# merry christmas



## kiyote (Jun 15, 2014)

and happy new years to all on the PT . may the mew year bring all the tags you desire.


----------



## SWAMPBUCK10PT (Apr 5, 2010)

*MERRY CHRISTMAS EVERYONE AND A VERY HAPPY NEW YEAR---------------svb*


----------



## hassell (Feb 9, 2010)

All the best as well from the northern crew.


----------



## youngdon (Mar 10, 2010)

Merry Christmas my friends.


----------



## azpredatorhunter (Jul 24, 2012)

Merry Christmas guys... I got a Mountain Lion tag for Christmas, now I just need to find a Lion.


----------



## fr3db3ar (Aug 6, 2011)

Merry Christmas y'all

Sent from my SM-N950U using Tapatalk


----------



## knapper (Feb 5, 2010)

Best wishes for this day and the new year.


----------



## Guest1 (Dec 7, 2019)

Merry Christmas everyone.


----------



## C2C (Mar 17, 2012)

Merry Christmas to all from here in Alberta , need to take a good long hike today and burn off some Turkey. 
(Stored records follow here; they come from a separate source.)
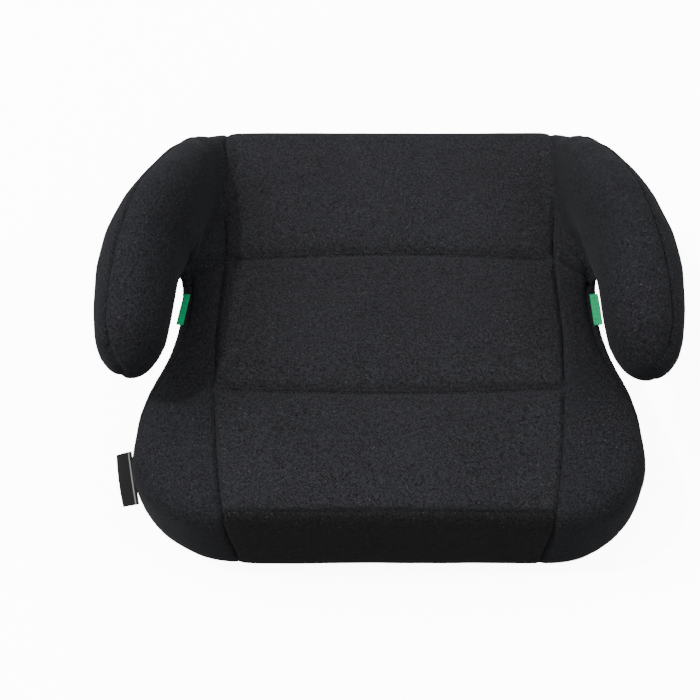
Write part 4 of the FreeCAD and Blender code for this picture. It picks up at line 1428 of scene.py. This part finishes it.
@dataclass
class Studio:
    """Floor, light and camera."""

    elevation: float = 62.0
    distance: float = 1500.0
    aim: tuple[float, float, float] = (0.0, 0.0, 80.0)
    focal: float = 1932.0 / 700.0 * 36.0
    shift_x: float = -39.2 / 700.0
    shift_y: float = -18.5 / 700.0

    @staticmethod
    def floor_paint() -> bpy.types.Material:
        """Matt white paint, which throws less light back up than it shows."""
        made = bpy.data.materials.new("studio_floor")
        made.use_nodes = True
        tree = made.node_tree
        nodes, links = tree.nodes, tree.links
        nodes.clear()

        seen = nodes.new("ShaderNodeLightPath")
        seen.label = "Seen directly"

        shade = nodes.new("ShaderNodeBsdfDiffuse")
        shade.label = "For bounced light"

        paint = nodes.new("ShaderNodeBsdfDiffuse")
        paint.label = "White paint"

        glow = nodes.new("ShaderNodeEmission")
        glow.label = "Light from under the paint"

        lit = nodes.new("ShaderNodeAddShader")
        lit.label = "Lit paint"

        mixed = nodes.new("ShaderNodeMixShader")
        mixed.label = "Paint or bounce"

        out = nodes.new("ShaderNodeOutputMaterial")
        out.label = "Surface"

        lay_out((None, [seen, shade, paint, glow, lit, mixed, out]))

        shade.inputs["Color"].default_value = (0.22, 0.22, 0.22, 1)
        paint.inputs["Color"].default_value = (0.93, 0.93, 0.93, 1)
        glow.inputs["Strength"].default_value = 9.0

        links.new(seen.outputs["Is Camera Ray"], mixed.inputs["Fac"])
        links.new(shade.outputs["BSDF"], mixed.inputs[1])
        links.new(paint.outputs["BSDF"], lit.inputs[0])
        links.new(glow.outputs["Emission"], lit.inputs[1])
        links.new(lit.outputs["Shader"], mixed.inputs[2])
        links.new(mixed.outputs["Shader"], out.inputs["Surface"])
        return made

    def floor(self) -> None:
        """A wide pale floor under the seat."""
        bm = bmesh.new()
        bmesh.ops.create_grid(bm, x_segments=1, y_segments=1, size=6.0)
        floor = MeshTools.new_object("studio_floor", bm)
        floor.data.materials.append(self.floor_paint())

    def lights(self) -> None:
        """A hard key from the upper left, a soft one from the right, a panel, and a bright surround."""
        for name, energy, spread, way in (
            ("key", 4.1, 3.0, (-0.42, -0.02, 0.90)),
            ("softer_key", 2.3, 38.0, (0.50, 0.05, 0.85)),
        ):
            sun = bpy.data.lights.new(name, "SUN")
            sun.energy = energy
            sun.angle = math.radians(spread)
            key = bpy.data.objects.new(name, sun)
            key.rotation_euler = Vector(way).to_track_quat("Z", "Y").to_euler()
            bpy.context.scene.collection.objects.link(key)
        panel = bpy.data.lights.new("soft_panel", "AREA")
        panel.shape = "DISK"
        panel.size = 1.4
        panel.energy = 62.0
        soft = bpy.data.objects.new("soft_panel", panel)
        soft.location = (-1.5, 0.3, 1.5)
        soft.rotation_euler = Vector((-1.5, 0.3, 1.45)).to_track_quat("Z", "Y").to_euler()
        bpy.context.scene.collection.objects.link(soft)

        world = bpy.data.worlds.new("studio_surround")
        world.use_nodes = True
        tree = world.node_tree
        nodes, links = tree.nodes, tree.links
        nodes.clear()

        way = nodes.new("ShaderNodeTexCoord")
        way.label = "Direction"

        split = nodes.new("ShaderNodeSeparateXYZ")
        split.label = "How high"

        rise = nodes.new("ShaderNodeMapRange")
        rise.label = "Dim near the horizon"

        surround = nodes.new("ShaderNodeBackground")
        surround.label = "White surround"

        out = nodes.new("ShaderNodeOutputWorld")
        out.label = "World"

        lay_out((None, [way, split, rise, surround, out]))

        rise.inputs["From Min"].default_value = 0.0
        rise.inputs["From Max"].default_value = 0.75
        rise.inputs["To Min"].default_value = 0.35
        rise.inputs["To Max"].default_value = 2.3
        surround.inputs["Color"].default_value = (1.0, 1.0, 1.0, 1)

        links.new(way.outputs["Generated"], split.inputs["Vector"])
        links.new(split.outputs["Z"], rise.inputs["Value"])
        links.new(rise.outputs["Result"], surround.inputs["Strength"])
        links.new(surround.outputs["Background"], out.inputs["Surface"])
        bpy.context.scene.world = world

    def camera(self) -> None:
        """A camera high in front of the seat, looking down on it."""
        data = bpy.data.cameras.new("studio_camera")
        data.sensor_width = 36.0
        data.lens = self.focal
        data.shift_x = self.shift_x
        data.shift_y = self.shift_y
        data.clip_end = 50.0
        cam = bpy.data.objects.new("studio_camera", data)
        bpy.context.scene.collection.objects.link(cam)
        e = math.radians(self.elevation)
        back = Vector((0, -math.cos(e), math.sin(e)))
        cam.location = Vector(self.aim) * MM + back * self.distance * MM
        cam.rotation_euler = (-back).to_track_quat("-Z", "Y").to_euler()
        bpy.context.scene.camera = cam


def dress_cad(frame: dict, finishes: dict[Slot, bpy.types.Material]) -> None:
    """Give every CAD node the finish of its slot, so that those kept as they are have one.

    Args:
        finishes: the material of each slot.
    """
    slots = {row["node"]: Slot(row["material_slot"]) for row in frame["record"]["subparts"]}
    for name, node in frame["nodes"].items():
        node.data.materials.clear()
        node.data.materials.append(finishes[slots[name]])


def all_finishes() -> dict[Slot, bpy.types.Material]:
    """The material of each slot, and of the sewing thread."""
    black = (0.004, 0.004, 0.0042)
    return {
        Slot.SEAT: ClothFinish("seat_cloth").material(),
        Slot.SIDE: ClothFinish("side_cloth", dark=(0.001, 0.001, 0.0012), light=(0.0092, 0.0094, 0.0108),
                               pitch=1.0, relief=0.35).material(),
        # The wall cloth is the seat cloth darkened: painted shade for the front and back walls.
        Slot.WALL: ClothFinish("wall_cloth", dark=(0.0007, 0.0007, 0.0007),
                               light=(0.006, 0.006, 0.0059)).material(),
        Slot.HEM: ClothFinish("hem_cloth", dark=black, light=(0.01, 0.01, 0.01),
                              fleck=(0.02, 0.02, 0.02)).material(),
        Slot.THREAD: ClothFinish("sewing_thread", dark=(0.0008, 0.0008, 0.0009), light=(0.005, 0.005, 0.005),
                                 fleck=(0.006, 0.006, 0.006), pitch=0.4).material(),
        Slot.FOAM: ClothFinish("grey_foam", dark=(0.1, 0.1, 0.1), light=(0.3, 0.3, 0.3),
                               fleck=(0.35, 0.35, 0.35)).material(),
        Slot.ELASTIC: WovenFinish("elastic_web", (0.006, 0.006, 0.006), (0.02, 0.02, 0.02)).material(),
        Slot.TAG: WovenFinish("tag_satin", (0.0012, 0.0012, 0.0013), (0.004, 0.004, 0.0043), rib=0.5,
                              line=(0.09, 0.09, 0.09), relief=0.2).material(),
        Slot.RIBBON: WovenFinish("green_ribbon", (0.0, 0.05, 0.018), (0.004, 0.2, 0.075), rib=1.1).material(),
        Slot.SHELL: MouldedFinish("shell_plastic", (0.012, 0.012, 0.013)).material(),
        Slot.HOOK: MouldedFinish("hook_plastic", (0.01, 0.01, 0.011), roughness=0.4).material(),
        Slot.LABEL: MouldedFinish("label_film", (0.85, 0.25, 0.03), roughness=0.3, relief=0.02).material(),
    }


def small_pieces(finishes: dict[Slot, bpy.types.Material]) -> None:
    """Make the belt marks, the side tag, the hem's elastic and the straps."""
    marks = [
        FoldedTab("left_belt_mark", "left_mark", Slot.RIBBON, (-154.9, 5.5, 104.8), 9.0, 27.0, 5.5, 1.2,
                  Side.LEFT, droop=10.0, twist=7.0, bow=0.3),
        FoldedTab("right_belt_mark", "right_mark", Slot.RIBBON, (154.9, 5.5, 104.8), 4.9, 27.0, 6.6, 1.2,
                  Side.RIGHT, droop=-4.0, twist=4.0, bow=0.3),
        FoldedTab("side_tag", "tag", Slot.TAG, (-190.4, -119.0, 70.0), -11.0, 44.0, 12.5, 0.9,
                  Side.LEFT, droop=6.0, twist=5.0, bow=0.8),
    ]
    for tab in marks:
        tab.build(finishes[tab.slot])
    HemElastic().build(finishes[Slot.ELASTIC])
    places = {
        "front_left": (-42, -109, -90), "front_right": (42, -109, -90), "back_left": (-42, 109, 90),
        "back_right": (42, 109, 90), "side_left": (-102, -6, 180), "side_right": (102, -6, 0),
    }
    for word, (x, y, heading) in places.items():
        reach = 23.0 if "side" in word else 24.6
        HookStrap(f"elastic_strap_{word}", x, y, heading, reach=reach).build(finishes[Slot.ELASTIC])


def main() -> None:
    """Load the frame, dress the seat and set up the studio."""
    logging.basicConfig(level=logging.INFO, format="%(relativeCreated)d ms: %(message)s")
    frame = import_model()
    finishes = all_finishes()
    dress_cad(frame, finishes)
    SewnCover().build(finishes)
    small_pieces(finishes)
    studio = Studio()
    studio.floor()
    studio.lights()
    studio.camera()


if __name__ == "__main__":
    main()
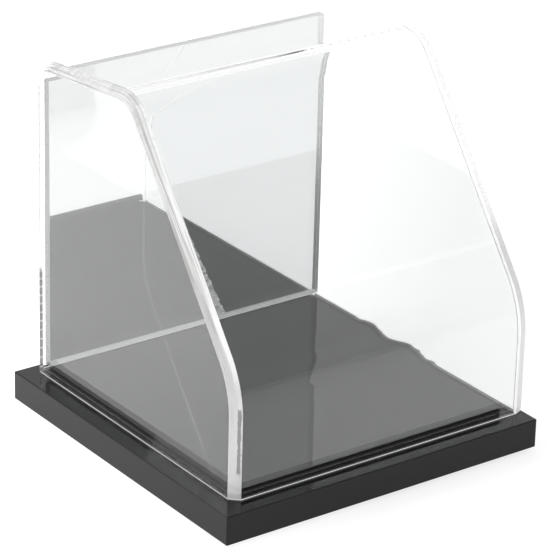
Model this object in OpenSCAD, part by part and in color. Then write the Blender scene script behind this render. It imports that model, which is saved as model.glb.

Sent from my SM-A520W using Tapatalk


----------



## Mark Steinmann (Jan 28, 2014)

Merry Christmas everyone!


azpredatorhunter said:


> Merry Christmas guys... I got a Mountain Lion tag for Christmas, now I just need to find a Lion.


My suggestion...hunt Fox country. Every lion we've called in has been in the thick Fox hills(4,000-5,500 ft). Good luck Eric!

Sent from my SM-N960U using Tapatalk


----------